# Alain Yger: Ronkin’s and Crofton’s formulae, as I learned from Mikaël

Mikael Passare Day

**Time: **
Wed 2021-09-15 13.15 - 14.00

**Location: **
Stockholm University, Kräftriket, Room 14 and Zoom 694 2604 1151

**Lecturer: **
Alain Yger (IMB, Bordeaux University)

### Abstract

Mikaël’s so clever intuitions remained a permanent source of inspiration for more than thirty years. The purpose of my talk is to convince you they still do. I shall focus in this talk about two concepts, among so many, I got familar through him. The first one is that of *Ronkin convex function* linked with a Laurent polynomial *F* in *n* complex variables, together with its companions, each of them being attached to the *p*-adic absolute value (in view of the product formula) in case *F* has rational coefficients. The second one is *Crofton’s averaging formula* (inherent to the Fubini–Study metric on the projective space), which connects multiplicative residue calculus (interpreted in terms of currents, as Mikaël learnt us how to do, in order to profit from analysis flexibility) with Bochner–Martinelli residue calculus.
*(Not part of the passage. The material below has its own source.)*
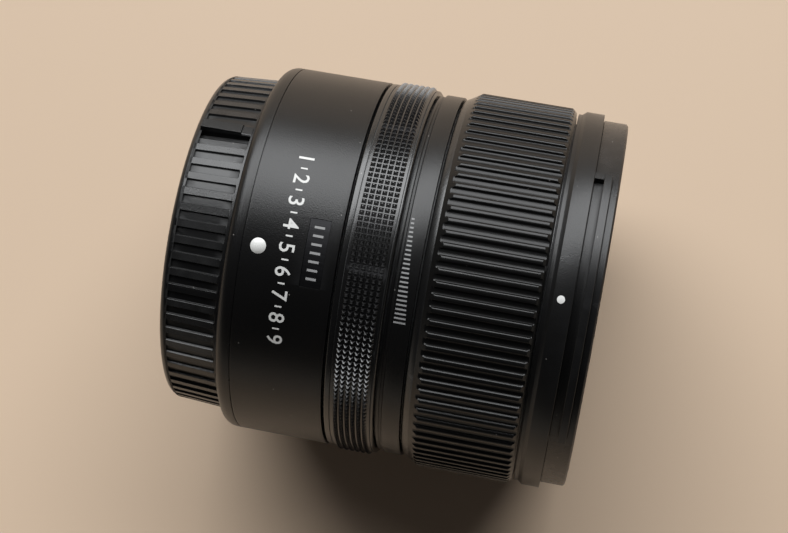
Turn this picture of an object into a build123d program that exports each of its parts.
from build123d import *
from math import atan2, copysign, cos, degrees, hypot, radians, sin, sqrt
import os

os.makedirs("parts", exist_ok=True)

# A power zoom lens with its rear cap on. +X runs along the optical axis to the front, +Z passes
# through both index dots, and the origin is the centre of the mount's rear face.

# Overall sizes
lens_diameter = 72.0  # over the ribs of the zoom ring
skin_wall = 1.6
surface_seam = 0.3  # gap beside a turning ring
hairline_width = 0.15  # groove between two pieces of the skin that are moulded flush
hairline_depth = 0.25
push_fit = 0.05  # radial clearance between fixed pieces that plug together
running_fit = 0.05  # radial clearance of a turning or sliding piece
cut_overrun = 1.0

# How far each ring of the outer skin lies inside the ribs of the zoom ring
barrel_inset = 0.9
control_inset = 0.4
band_inset = 1.4
collar_inset = 0.25
collar_base_inset = 0.9
rim_inset = 1.35

# Lengths of the outer skin, from the mount to the front rim
mount_height = 5.0
rear_ring_length = 3.0
barrel_length = 16.7
control_length = 9.2
band_length = 4.5
zoom_length = 21.0
collar_length = 4.8
lug_length = 3.1
rim_length = 1.5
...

It appears that Ronkin function, as Mahler measure does in the projective space, is, once paired with its ultrametric companions, a marker for the logarithmic height (that is in fact the arithmetic complexity) of the algebraic hypersurface defined by *F* in the affine *n* dimensional complex torus. On the other hand, what one could call *croftonisation* makes a bridge from closed parametric formulae for Hilbert’s nullstellensatz over \(\mathbb{Q}\) to explicit realizations (precisely through weighted Bochner–Martinelli integral formulae), due to Mats Andersson and Elin Götmark, of Briançon-Skoda theorem in \(\mathbb{C}[X_1,\dots,X_n]\); it leads also to the concept of *generalized cycle (or its class)*, which archetypical examples are Segre or Stückrad–Vogel generalized cycles or their classes. My talk is based on the works of Mats Andersson, Dennis Eriksson, Håkan Samuelsson-Kalm, Elizabeth Wulcan, Martin Sombra, Alekos Vidras, Roberto Gualdi, Farhad Babaee, in which I was involved as collaborator (or, in case of Roberto and Farhad, as thesis director).